The request: Look through the data for the string "joints". Copy every line where it is found.

Source data:
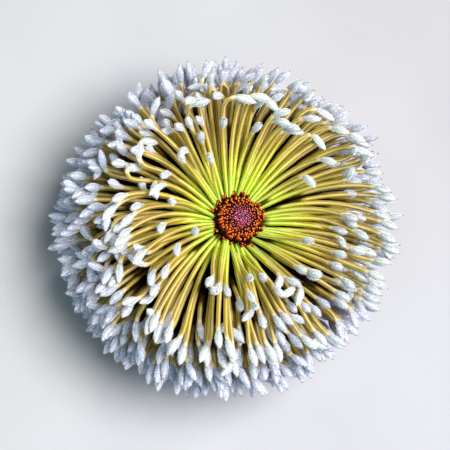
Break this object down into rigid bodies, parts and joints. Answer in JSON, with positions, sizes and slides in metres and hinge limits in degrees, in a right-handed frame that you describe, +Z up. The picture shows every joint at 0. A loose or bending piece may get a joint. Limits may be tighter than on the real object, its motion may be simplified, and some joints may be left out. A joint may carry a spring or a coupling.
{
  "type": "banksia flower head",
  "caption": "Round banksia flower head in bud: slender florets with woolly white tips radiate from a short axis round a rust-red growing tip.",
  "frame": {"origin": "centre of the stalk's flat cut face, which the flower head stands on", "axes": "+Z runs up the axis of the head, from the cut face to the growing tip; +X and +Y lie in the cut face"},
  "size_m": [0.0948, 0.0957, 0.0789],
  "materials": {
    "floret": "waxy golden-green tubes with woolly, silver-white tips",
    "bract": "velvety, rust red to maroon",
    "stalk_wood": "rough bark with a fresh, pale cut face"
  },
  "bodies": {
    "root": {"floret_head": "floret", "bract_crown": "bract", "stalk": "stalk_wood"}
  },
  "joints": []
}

Response for this exercise:
Break this object down into rigid bodies, parts and joints. Answer in JSON, with positions, sizes and slides in metres and hinge limits in degrees, in a right-handed frame that you describe, +Z up. The picture shows every joint at 0. A loose or bending piece may get a joint. Limits may be tighter than on the real object, its motion may be simplified, and some joints may be left out. A joint may carry a spring or a coupling.
  "joints": []